Selasa, 07 Februari 2012

A REAL BARBECUE STOPPERBy Tracey Spicer

February 6, 2012





Fair shake of the sauce bottle.


The Labor Party should stop handing around the leadership like a pair of barbecue tongs.



The ongoing leadership issue is a “microcosm of everything that’s wrong with modern Labor”.

 It's a good thing someone hid the knives before the barbecue at The Lodge last night, or it would have been a massacre.


Picture this: In one corner the PM's loyalists, including Combet and Wong; in the other the Ruddbot army of Bowen and McClellend; in between, a shambles of MPs crying into their chardonnays wondering where it all went wrong.


The real barbecue stopper is this: It doesn't matter who the leader is. The Labor Party is broken. And it may never be fixed.


The problems began long before Kevin Rudd copped the raw prawn in 2010.


Around the world, Centre Left parties are stumbling along the Third Way, a political philosophy combining economic rationalism with the traditional ideals of social justice. This has seen great success, like the floating of the dollar under Hawke and Keating.


At the same time, reductions in tariffs have seen manufacturers in Labor's heartland shed jobs at a record rate.


If the Left was choosing the music at last night's soiree, it would have been Midnight Oil's Read About It: "The rich get richer, the poor get the picture." While they fight for onshore processing and gay marriage, the Right heralds Howard-era policies on asylum seekers and family values.


The ideological divide is too deep. It leaves the rest of us wondering: What does Labor stand for?


The first branch of the Labor Party was founded at a meeting of striking pastoral workers at Barcaldine in 1891. To this day, half the delegates at national conference are union affiliates, despite membership in the workplace being at an all-time low.


As a member of the Mount Martha ALP branch wrote on the National Times website late last year, "The ALP is a hollow shell managed by a coterie of union officials, factional operators and political professionals".


The leadership struggle between Gillard and Rudd is a microcosm of everything that's wrong with modern Labor.


Instead of dealing with division, party elders have ceded their power to spin doctors.

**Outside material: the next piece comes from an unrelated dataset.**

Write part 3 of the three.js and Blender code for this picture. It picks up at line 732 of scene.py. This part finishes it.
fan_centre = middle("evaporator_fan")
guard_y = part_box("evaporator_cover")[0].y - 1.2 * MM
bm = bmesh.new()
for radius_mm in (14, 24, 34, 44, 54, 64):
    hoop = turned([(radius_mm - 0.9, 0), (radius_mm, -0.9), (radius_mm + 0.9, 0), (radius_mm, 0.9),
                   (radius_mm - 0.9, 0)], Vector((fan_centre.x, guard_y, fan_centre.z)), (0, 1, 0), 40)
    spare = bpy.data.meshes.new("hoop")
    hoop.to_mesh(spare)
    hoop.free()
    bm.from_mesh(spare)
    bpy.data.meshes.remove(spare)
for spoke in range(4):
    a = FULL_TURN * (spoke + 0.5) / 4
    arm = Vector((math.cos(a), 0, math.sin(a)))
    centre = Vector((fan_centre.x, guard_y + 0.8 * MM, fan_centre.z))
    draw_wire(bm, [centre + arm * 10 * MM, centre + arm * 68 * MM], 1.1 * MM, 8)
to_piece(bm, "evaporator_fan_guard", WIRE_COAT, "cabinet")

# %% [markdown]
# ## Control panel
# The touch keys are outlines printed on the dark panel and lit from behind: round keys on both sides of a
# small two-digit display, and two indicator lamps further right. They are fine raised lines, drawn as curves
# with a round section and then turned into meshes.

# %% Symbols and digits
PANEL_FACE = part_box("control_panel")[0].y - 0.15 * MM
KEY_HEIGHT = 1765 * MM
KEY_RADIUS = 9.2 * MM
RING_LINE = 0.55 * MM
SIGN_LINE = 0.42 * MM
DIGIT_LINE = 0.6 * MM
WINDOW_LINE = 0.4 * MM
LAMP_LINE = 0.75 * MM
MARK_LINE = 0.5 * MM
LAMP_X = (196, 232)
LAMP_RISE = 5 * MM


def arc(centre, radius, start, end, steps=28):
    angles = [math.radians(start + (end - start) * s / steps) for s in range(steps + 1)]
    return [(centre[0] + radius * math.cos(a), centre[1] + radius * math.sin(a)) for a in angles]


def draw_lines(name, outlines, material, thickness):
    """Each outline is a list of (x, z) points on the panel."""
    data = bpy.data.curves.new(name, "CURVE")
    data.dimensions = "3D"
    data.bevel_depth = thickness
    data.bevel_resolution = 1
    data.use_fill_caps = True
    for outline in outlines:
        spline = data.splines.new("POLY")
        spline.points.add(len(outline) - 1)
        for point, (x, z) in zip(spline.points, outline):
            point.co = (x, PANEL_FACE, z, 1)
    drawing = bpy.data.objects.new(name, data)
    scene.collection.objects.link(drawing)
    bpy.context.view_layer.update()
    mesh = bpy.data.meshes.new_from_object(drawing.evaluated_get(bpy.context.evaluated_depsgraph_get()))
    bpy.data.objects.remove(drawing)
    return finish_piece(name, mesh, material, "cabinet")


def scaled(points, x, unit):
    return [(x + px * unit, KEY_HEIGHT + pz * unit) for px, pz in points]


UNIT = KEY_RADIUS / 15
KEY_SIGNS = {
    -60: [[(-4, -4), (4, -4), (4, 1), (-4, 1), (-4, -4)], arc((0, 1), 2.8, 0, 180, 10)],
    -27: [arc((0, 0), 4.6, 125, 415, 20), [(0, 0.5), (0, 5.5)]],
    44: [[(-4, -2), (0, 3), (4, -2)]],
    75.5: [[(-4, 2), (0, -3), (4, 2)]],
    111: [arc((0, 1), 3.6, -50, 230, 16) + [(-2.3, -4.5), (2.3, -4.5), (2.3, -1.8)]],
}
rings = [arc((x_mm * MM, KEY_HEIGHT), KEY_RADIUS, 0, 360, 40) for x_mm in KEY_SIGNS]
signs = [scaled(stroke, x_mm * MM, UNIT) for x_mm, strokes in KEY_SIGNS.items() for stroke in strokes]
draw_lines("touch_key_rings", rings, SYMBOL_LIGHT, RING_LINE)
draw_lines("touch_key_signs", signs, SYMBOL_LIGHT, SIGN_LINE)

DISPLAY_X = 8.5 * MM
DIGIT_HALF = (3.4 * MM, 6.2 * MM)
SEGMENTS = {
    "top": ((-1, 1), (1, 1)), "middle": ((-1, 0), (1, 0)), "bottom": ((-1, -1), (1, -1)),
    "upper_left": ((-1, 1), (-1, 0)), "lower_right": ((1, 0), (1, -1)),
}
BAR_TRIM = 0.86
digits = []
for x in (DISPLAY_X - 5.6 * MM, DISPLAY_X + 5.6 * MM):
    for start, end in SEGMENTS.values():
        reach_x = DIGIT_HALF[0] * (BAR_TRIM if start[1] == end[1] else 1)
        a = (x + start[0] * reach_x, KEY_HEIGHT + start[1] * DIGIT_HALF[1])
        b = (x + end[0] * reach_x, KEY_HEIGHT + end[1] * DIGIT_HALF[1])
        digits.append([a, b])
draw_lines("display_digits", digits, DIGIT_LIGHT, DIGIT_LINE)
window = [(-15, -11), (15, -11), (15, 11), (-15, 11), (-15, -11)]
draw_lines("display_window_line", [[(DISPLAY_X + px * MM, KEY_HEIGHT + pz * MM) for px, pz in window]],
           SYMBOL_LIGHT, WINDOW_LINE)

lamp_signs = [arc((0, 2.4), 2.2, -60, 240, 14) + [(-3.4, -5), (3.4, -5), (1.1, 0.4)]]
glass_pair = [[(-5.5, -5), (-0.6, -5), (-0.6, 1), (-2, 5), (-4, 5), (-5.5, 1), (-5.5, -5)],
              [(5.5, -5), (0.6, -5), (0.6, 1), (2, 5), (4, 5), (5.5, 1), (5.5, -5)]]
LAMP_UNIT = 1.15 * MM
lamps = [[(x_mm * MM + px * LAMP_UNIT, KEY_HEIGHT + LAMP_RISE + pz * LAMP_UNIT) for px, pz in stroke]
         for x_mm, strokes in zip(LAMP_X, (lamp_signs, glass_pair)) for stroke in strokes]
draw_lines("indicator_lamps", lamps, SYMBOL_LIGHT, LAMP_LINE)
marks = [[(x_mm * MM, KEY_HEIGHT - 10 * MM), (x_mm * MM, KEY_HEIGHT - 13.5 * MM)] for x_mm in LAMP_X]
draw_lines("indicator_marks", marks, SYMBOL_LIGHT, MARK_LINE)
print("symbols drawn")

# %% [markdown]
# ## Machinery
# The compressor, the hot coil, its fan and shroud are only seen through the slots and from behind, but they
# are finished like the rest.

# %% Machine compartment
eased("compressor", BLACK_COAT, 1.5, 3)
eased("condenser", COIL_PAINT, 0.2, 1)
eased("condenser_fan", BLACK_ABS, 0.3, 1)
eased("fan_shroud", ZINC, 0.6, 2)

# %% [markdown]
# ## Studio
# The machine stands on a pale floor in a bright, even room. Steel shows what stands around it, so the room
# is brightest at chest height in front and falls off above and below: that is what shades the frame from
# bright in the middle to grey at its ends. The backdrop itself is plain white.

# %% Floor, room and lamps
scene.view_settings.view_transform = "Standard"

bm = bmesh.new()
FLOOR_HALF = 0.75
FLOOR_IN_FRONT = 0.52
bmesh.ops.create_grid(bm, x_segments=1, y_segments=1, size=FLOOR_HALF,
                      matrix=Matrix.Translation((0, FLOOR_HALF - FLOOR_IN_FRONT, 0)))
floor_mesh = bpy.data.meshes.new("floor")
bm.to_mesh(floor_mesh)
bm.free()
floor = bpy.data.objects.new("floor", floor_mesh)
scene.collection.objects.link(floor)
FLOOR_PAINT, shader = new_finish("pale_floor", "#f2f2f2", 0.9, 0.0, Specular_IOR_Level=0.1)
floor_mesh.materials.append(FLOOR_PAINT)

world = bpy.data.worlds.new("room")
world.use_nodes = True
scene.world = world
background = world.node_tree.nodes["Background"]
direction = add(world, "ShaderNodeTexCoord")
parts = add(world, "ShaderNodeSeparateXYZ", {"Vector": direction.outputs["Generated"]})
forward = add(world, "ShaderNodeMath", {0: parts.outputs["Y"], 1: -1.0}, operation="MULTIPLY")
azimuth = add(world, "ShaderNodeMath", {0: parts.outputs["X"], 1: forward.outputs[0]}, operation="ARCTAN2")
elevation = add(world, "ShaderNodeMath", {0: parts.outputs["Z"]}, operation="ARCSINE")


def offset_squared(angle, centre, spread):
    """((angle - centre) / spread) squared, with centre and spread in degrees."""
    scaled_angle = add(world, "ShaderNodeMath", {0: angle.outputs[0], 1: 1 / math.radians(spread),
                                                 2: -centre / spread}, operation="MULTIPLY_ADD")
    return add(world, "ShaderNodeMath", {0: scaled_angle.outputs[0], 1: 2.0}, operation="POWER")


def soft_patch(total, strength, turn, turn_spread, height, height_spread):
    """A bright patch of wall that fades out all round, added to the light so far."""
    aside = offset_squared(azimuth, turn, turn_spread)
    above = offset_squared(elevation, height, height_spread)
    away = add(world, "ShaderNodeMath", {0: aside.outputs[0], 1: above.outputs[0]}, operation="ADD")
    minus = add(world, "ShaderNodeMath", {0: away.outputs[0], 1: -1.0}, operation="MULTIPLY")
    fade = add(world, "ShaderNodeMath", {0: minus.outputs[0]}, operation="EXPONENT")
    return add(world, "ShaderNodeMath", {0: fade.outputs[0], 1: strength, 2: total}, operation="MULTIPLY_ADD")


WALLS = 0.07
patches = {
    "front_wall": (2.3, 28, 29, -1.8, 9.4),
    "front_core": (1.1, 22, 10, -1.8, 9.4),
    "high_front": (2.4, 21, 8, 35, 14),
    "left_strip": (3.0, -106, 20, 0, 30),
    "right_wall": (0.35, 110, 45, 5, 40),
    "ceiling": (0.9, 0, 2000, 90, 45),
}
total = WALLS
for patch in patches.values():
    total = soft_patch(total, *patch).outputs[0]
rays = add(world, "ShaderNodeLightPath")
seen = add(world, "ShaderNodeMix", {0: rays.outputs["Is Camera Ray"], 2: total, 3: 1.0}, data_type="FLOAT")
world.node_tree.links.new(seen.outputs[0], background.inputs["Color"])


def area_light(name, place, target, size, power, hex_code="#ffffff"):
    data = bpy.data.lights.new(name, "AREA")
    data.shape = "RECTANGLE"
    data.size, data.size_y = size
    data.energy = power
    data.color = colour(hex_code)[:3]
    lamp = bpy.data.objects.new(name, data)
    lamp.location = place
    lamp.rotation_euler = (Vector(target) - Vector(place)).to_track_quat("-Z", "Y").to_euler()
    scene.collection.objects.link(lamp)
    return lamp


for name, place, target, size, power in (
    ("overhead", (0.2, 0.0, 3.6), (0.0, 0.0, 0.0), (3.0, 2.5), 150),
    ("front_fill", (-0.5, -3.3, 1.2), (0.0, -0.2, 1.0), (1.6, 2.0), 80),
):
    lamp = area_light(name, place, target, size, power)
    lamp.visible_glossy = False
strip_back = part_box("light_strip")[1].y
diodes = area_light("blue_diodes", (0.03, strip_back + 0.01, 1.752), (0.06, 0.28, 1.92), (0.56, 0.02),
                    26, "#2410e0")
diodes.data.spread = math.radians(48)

All they're doing is papering over the cracks.


One Prime Minister wasn't polling well so they inserted another.


Like many women in politics, this one was given a poisoned chalice: Forever haunted by her role as Lady Macbeth.

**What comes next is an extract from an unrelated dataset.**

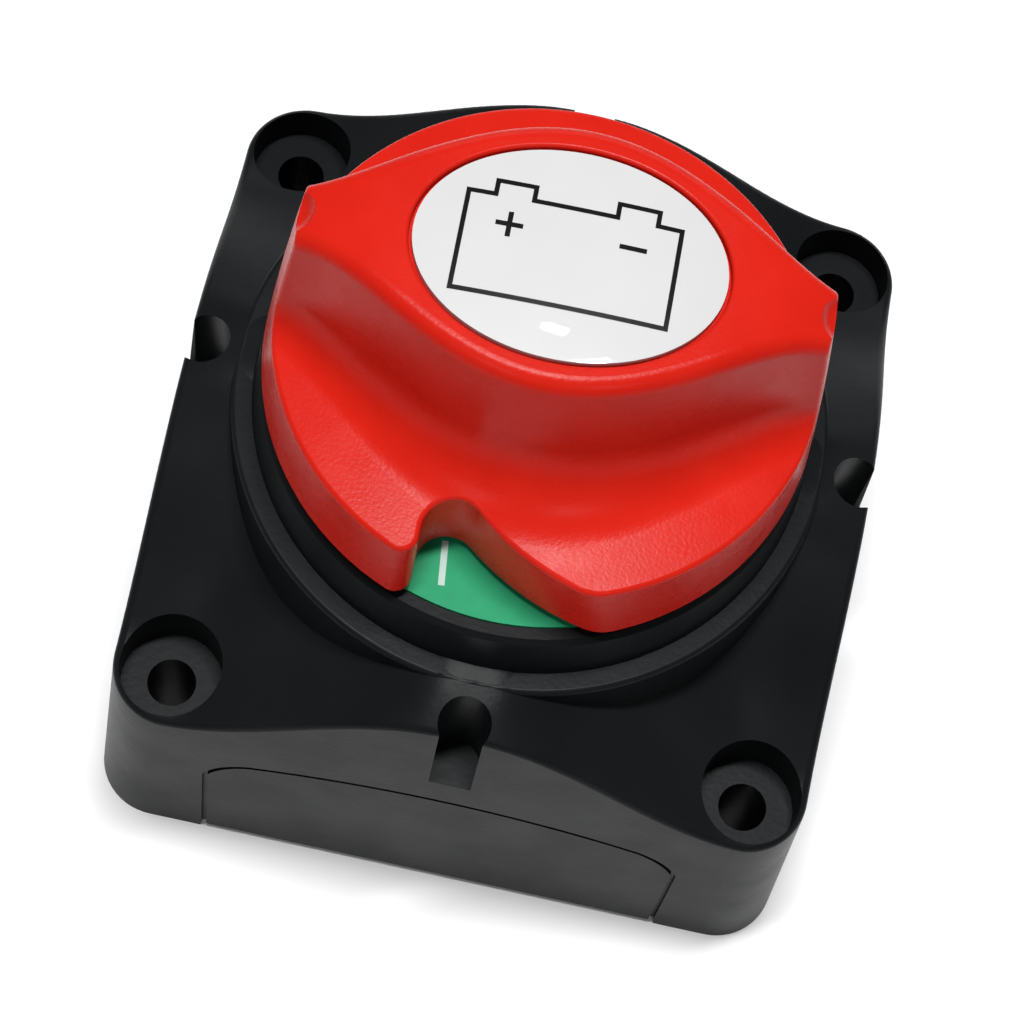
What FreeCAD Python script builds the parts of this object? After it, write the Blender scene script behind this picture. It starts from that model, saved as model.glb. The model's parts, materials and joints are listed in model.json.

Her reward? Saddled with the impossible task of selling a carbon tax at a time of global financial meltdown.


Her punishment? Potential replacement by the man who pushed for an Emissions Trading Scheme in the first place.

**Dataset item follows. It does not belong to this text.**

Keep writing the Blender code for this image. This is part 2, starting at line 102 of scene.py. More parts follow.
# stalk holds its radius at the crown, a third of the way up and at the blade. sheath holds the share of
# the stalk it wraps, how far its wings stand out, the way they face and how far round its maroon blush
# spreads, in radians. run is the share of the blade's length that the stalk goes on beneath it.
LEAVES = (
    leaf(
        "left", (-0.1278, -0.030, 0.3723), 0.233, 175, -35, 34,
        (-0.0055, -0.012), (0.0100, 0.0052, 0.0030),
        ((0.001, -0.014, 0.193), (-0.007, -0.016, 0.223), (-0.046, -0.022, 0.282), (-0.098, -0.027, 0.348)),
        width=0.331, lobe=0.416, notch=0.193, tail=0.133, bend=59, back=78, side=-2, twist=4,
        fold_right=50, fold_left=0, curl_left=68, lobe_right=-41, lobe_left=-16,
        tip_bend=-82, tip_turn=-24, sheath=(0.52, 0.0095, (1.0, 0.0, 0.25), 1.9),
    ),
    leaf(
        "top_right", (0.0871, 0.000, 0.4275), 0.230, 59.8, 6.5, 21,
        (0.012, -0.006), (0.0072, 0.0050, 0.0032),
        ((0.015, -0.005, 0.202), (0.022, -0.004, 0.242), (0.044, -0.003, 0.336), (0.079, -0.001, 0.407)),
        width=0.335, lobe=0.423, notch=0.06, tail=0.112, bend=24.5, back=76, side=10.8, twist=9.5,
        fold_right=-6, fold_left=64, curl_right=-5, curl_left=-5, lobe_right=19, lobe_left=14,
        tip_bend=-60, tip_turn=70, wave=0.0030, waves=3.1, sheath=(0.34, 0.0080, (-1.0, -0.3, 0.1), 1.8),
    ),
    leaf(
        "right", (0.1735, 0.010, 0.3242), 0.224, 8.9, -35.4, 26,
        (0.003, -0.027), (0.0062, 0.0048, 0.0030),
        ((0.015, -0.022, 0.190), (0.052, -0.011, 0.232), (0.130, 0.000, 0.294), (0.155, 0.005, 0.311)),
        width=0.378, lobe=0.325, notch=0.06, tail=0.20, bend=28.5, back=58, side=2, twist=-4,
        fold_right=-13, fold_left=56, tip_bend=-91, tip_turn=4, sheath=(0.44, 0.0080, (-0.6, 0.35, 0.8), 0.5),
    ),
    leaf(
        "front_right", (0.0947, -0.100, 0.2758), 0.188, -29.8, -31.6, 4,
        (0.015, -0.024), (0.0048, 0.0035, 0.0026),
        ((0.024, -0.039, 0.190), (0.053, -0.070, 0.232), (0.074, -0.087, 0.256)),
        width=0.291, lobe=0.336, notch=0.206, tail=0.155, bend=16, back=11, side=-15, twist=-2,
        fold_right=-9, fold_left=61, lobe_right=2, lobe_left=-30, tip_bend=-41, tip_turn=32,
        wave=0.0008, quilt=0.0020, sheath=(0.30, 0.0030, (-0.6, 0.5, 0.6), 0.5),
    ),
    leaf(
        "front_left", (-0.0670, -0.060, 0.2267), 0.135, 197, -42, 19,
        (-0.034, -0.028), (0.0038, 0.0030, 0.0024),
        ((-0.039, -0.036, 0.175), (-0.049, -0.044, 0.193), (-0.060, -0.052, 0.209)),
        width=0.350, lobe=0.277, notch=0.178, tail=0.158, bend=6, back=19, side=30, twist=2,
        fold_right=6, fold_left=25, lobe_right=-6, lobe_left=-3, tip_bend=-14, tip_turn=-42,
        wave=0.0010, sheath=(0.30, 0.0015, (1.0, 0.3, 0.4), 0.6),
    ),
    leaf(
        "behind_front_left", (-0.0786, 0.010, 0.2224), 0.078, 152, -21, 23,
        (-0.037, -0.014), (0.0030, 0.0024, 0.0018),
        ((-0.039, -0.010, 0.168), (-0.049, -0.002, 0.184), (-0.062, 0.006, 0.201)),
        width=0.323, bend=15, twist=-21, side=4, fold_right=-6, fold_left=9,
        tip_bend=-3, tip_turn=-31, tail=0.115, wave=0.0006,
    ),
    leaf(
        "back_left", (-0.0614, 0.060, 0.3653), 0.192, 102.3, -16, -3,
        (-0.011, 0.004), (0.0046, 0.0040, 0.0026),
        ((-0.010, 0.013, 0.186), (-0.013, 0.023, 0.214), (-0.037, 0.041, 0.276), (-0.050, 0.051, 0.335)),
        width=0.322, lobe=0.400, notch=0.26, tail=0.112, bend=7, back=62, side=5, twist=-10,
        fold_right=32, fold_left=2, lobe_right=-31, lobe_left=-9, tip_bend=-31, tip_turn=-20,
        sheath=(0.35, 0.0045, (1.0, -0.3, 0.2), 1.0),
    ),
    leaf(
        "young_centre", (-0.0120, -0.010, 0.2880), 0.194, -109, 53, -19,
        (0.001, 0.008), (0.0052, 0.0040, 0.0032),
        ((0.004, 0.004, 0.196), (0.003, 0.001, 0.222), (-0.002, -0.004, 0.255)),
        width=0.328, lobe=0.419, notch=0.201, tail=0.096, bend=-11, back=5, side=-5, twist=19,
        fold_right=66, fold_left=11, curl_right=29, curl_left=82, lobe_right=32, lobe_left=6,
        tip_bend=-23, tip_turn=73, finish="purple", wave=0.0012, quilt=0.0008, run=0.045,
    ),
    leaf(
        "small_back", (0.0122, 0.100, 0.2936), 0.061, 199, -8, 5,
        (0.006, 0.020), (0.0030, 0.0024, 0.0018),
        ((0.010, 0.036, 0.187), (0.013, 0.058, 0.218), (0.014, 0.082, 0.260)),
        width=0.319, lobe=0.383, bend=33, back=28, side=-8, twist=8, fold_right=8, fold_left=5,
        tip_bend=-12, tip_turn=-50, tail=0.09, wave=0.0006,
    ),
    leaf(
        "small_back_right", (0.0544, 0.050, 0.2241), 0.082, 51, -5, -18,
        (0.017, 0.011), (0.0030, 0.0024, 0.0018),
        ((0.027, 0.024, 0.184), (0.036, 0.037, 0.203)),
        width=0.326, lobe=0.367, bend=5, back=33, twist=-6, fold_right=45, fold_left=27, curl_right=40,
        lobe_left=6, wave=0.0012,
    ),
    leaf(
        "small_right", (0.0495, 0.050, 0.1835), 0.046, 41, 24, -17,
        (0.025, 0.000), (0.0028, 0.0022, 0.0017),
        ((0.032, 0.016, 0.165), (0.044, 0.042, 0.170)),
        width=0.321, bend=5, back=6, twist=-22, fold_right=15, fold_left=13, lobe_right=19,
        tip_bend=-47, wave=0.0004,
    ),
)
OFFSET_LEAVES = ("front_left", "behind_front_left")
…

It's a perpetual episode of Yes, Minister.


While Julia Gillard is the worst Prime Minister in recent history (even leading light of the Left Robert Manne agrees with that) the fault is not hers alone.


The party has allowed itself to be hijacked by wealthy lobby groups.


Under pressure from the Right, the PM watered down Rudd's Resource Super Profit Tax after a $22 million campaign by the mining industry.